Isabel Hilton
COMMENT
Zimbabwe celebrated the 20th anniversary of her independence yesterday with the murder of a second white farmer. This was another government-inspired outrage on the way to what threatens to be a deliberate descent into a more general, armed conflict over Zimbabwe’s colonial legacy.
Two decades ago, Robert Mugabe subscribed to a different vision – that of a nation in which, despite the years of war and repression, the former colonisers and colonised were, if not reconciled, at least mutually tolerant.
It may have been a vision forced upon him, but it made a certain sense. The white colonisers would retain some of the privileges that had come with the land grab that was colonisation, but they would, at least, continue to contribute to Zimbabwe’s economic well-being. An orderly process of land reform would satisfy the demand for social justice without creating fresh injustice to fuel incipient conflict.
Twenty years on, Mugabe is trying to present his Zimbabwe as a nation still in the throes of the anti-colonial struggle, in which the poorest have yet to reap the rewards of their sacrifice.
Land is legitimately an emotional issue in Zimbabwe – as late as 1969, the Ian Smith government reserved half of it for whites. Distribution is still grossly unfair, with more than half of the best land still owned by only 3% of the population. With some 4E000 white-owned farms accounting for more than two-thirds of the best farming land, reform is certainly overdue.
But land reform was envisaged in the 1979 Lancaster House discussions. Mugabe has ruled Zimbabwe ever since. If it was an issue of such importance to him, why has it progressed so little?
Before this wave of occupations, the government redistributed land from some 270 white-owned farms, but the land was not given to war veterans or to the rural poor.
Among the 400 beneficiaries were several notable Zanu-PF figures, including such implausible claimants as the attorney general, the mines and tourism minister, the speaker of Parliament, two high court judges and a retired general – none of them conspicuously either subsistence farmers or landless peasants.
With his country on the brink of economic collapse and mired in the war in the Democratic Republic of Congo, with inflation out of control and Aids afflicting one in four of the young adult population, this is the last throw of a dictator who failed, two decades ago, to fulfil the promise to give a field and a cow to each of his supporters, and who now faces electoral defeat.
Humiliated in the referendum that would have allowed him to retain power and unable to present any hope for the mass of unemployed and increasingly desperate people, Mugabe has ditched the model of the nation he has lived with for 20 years – a model that demands he submit to democratic judgment.
Farmer David Stephens may have died on Saturday as much because he was active in the opposition Movement for Democratic Change (MDC) as because he was a farmer.

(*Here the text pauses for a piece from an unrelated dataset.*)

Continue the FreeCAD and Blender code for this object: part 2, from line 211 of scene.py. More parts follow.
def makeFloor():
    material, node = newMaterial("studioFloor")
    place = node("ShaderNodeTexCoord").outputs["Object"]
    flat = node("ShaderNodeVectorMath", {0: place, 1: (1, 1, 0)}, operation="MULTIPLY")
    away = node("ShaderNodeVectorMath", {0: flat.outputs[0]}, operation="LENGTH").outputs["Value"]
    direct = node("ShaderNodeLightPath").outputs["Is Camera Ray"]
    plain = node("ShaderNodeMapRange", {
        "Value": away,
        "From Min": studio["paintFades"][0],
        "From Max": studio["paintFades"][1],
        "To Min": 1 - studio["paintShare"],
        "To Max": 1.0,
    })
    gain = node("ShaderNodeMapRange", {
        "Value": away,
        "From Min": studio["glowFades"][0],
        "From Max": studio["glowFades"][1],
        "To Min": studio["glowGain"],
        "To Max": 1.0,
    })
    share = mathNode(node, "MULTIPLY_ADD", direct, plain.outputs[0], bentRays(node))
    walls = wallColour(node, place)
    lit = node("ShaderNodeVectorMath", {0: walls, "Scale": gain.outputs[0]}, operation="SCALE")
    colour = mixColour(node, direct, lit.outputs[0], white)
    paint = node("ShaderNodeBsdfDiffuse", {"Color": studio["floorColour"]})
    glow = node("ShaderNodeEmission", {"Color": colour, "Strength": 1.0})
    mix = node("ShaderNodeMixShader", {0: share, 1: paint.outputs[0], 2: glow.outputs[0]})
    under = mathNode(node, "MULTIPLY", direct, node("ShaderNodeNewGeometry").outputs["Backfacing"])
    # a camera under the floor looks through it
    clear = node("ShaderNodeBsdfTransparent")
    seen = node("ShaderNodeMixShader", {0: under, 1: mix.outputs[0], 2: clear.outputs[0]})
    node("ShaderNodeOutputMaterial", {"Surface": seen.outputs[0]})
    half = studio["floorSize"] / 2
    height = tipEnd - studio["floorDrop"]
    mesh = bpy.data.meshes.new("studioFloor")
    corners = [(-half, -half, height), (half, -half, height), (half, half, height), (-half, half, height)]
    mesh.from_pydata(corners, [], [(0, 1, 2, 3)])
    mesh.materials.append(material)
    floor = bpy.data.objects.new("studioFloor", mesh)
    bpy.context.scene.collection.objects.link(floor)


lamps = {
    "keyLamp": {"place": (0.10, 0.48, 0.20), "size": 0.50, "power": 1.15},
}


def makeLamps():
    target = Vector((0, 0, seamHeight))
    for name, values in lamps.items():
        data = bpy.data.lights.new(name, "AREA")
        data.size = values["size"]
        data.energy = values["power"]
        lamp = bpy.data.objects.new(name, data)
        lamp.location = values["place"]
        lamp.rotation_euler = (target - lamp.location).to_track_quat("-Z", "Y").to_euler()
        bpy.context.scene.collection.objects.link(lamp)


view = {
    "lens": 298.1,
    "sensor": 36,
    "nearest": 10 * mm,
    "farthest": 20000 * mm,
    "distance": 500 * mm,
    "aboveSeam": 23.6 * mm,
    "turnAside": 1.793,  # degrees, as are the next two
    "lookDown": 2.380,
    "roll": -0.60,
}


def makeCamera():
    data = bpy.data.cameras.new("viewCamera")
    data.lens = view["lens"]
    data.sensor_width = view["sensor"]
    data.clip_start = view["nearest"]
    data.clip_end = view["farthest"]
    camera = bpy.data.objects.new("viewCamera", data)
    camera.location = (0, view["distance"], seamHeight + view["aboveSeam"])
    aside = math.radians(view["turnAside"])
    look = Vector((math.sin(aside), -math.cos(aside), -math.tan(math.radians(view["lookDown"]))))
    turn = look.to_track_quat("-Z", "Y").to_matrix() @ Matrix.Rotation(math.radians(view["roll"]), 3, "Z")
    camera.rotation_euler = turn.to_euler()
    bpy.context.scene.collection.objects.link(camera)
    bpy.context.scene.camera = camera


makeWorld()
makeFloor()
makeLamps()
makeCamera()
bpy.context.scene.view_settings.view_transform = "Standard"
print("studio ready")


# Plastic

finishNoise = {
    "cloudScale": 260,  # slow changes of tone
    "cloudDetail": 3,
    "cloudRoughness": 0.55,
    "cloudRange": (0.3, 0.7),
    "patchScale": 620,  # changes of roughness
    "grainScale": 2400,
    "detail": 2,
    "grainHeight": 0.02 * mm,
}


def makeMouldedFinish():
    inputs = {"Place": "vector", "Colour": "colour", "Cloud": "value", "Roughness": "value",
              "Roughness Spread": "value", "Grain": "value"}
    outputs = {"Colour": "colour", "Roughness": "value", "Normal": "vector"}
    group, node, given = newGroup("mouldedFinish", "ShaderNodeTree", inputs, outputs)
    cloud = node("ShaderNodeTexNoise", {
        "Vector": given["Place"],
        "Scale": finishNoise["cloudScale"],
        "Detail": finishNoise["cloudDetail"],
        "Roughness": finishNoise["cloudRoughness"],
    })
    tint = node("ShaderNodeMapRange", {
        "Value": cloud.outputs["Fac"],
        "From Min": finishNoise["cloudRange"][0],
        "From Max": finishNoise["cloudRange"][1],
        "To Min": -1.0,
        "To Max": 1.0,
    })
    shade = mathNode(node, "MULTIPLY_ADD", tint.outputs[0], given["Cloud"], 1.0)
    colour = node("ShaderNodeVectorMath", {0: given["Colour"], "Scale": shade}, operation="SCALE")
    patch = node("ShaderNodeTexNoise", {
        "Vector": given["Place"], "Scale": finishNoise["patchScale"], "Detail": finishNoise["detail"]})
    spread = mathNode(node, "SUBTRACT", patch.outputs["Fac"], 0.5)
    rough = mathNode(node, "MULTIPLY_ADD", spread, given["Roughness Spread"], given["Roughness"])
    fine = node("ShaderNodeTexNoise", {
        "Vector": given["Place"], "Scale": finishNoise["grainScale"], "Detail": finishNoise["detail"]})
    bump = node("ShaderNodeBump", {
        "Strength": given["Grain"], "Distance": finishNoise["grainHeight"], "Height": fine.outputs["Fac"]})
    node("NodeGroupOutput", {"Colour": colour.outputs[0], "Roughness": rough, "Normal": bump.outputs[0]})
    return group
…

The day he died, two black MDC activists were burned alive in a firebomb attack. The MDC argues that the so-called war veterans – most of whom are too young to have been anywhere near the war – have been placed strategically to ensure that the party cannot function in certain key areas.

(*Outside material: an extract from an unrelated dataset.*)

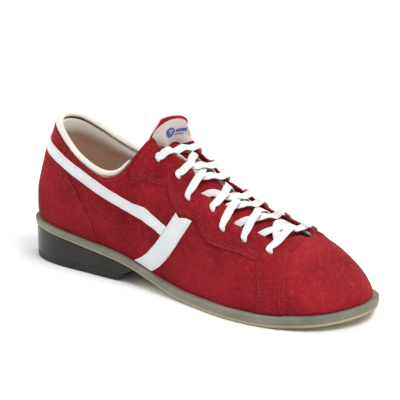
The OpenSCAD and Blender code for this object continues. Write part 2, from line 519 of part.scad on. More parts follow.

Today Mugabe’s brand of nationalism depends on the anti-colonial rhetoric of two, even three decades ago. It is rhetoric that still commands some support in Africa, combining as it does an acrimonious dialogue with the old colonial power and a conspicuous legacy in the white farmers or the injustices of the past.

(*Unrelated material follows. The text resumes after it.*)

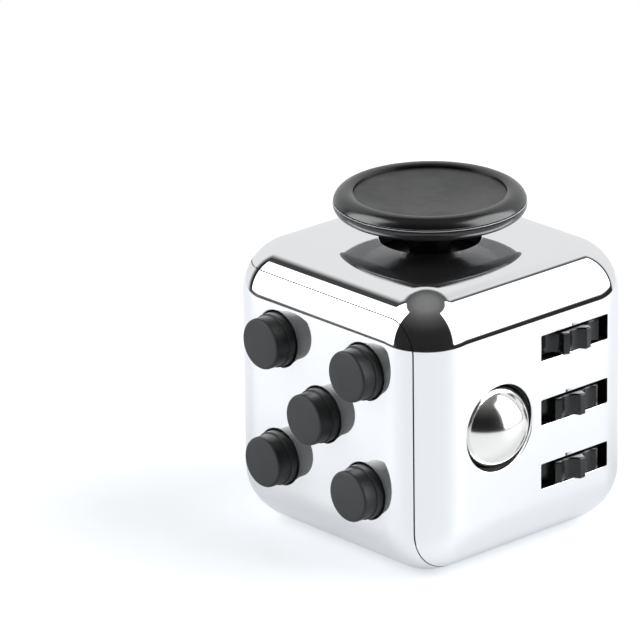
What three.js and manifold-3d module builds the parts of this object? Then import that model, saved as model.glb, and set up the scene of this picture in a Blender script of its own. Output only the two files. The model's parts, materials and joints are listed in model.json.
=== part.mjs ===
// A fidget cube: a chromed case in two halves, with a different thing to play with on each face.
//   front (-Y) five buttons      right (+X) a steel ball and three toothed wheels
//   top   (+Z) a thumb stick     back  (+Y) a dial
//   left  (-X) a rocker          base  (-Z) an oval thumb dish
// Millimetres, +Z up. The origin is the middle of the base, which is the flat face that the cube stands on.

import * as THREE from "three";
import { RoundedBoxGeometry } from "three/addons/geometries/RoundedBoxGeometry.js";
import { mergeVertices } from "three/addons/utils/BufferGeometryUtils.js";
import Module from "manifold-3d";

const wasm = await Module();
wasm.setup();

// ---------------------------------------------------------------------------------------------
// Driving dimensions
// ---------------------------------------------------------------------------------------------

// Case
const SIDE = 33; // face to face
const HALF = SIDE / 2;
const FILLET = 6.3; // every edge and corner of the case
const WALL = 1.8;
const INNER = HALF - WALL; // inner side of a wall, from the cube's centre
const SEAM_INSET = 1; // the joint line runs this far in from the front, left and base faces
const SEAM_GAP = 0.12;
const LAP_EDGE = 12.5; // the rebate of the lap joint starts this far from the cube's centre
const SKIN_TOOTH = 0.5; // how far a boss reaches into the wall that it stands on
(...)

But it masks the real questions of what kind of nation Mugabe is inviting his people to build and whose interests are really served by this episode.
Other African statesmen have been ambivalent about Mugabe’s actions. It is time they spoke out and showed that they recognised the difference between the two national models on offer. The land battle is a damaging and tragic business, but there is something even more important.
Given a chance to express their opinions in the recent referendum, the people of Zimbabwe showed that they were not persuaded by Mugabe’s rhetoric, and that they realised that even if every white- owned farm was to be occupied by war veterans (or Zanu-PF followers masquerading as such) it would only make the crisis that Zimbabwe faces worse.
What matters now is that Zimbabweans hold on to that perception.
So far, the opposition has remained coolheaded. British ministers would do well to do the same. Mugabe has picked this quarrel for his own reasons. There is little that Britain can do or say that will not add fuel to his explosive argument and give him the final excuse to cancel the elections.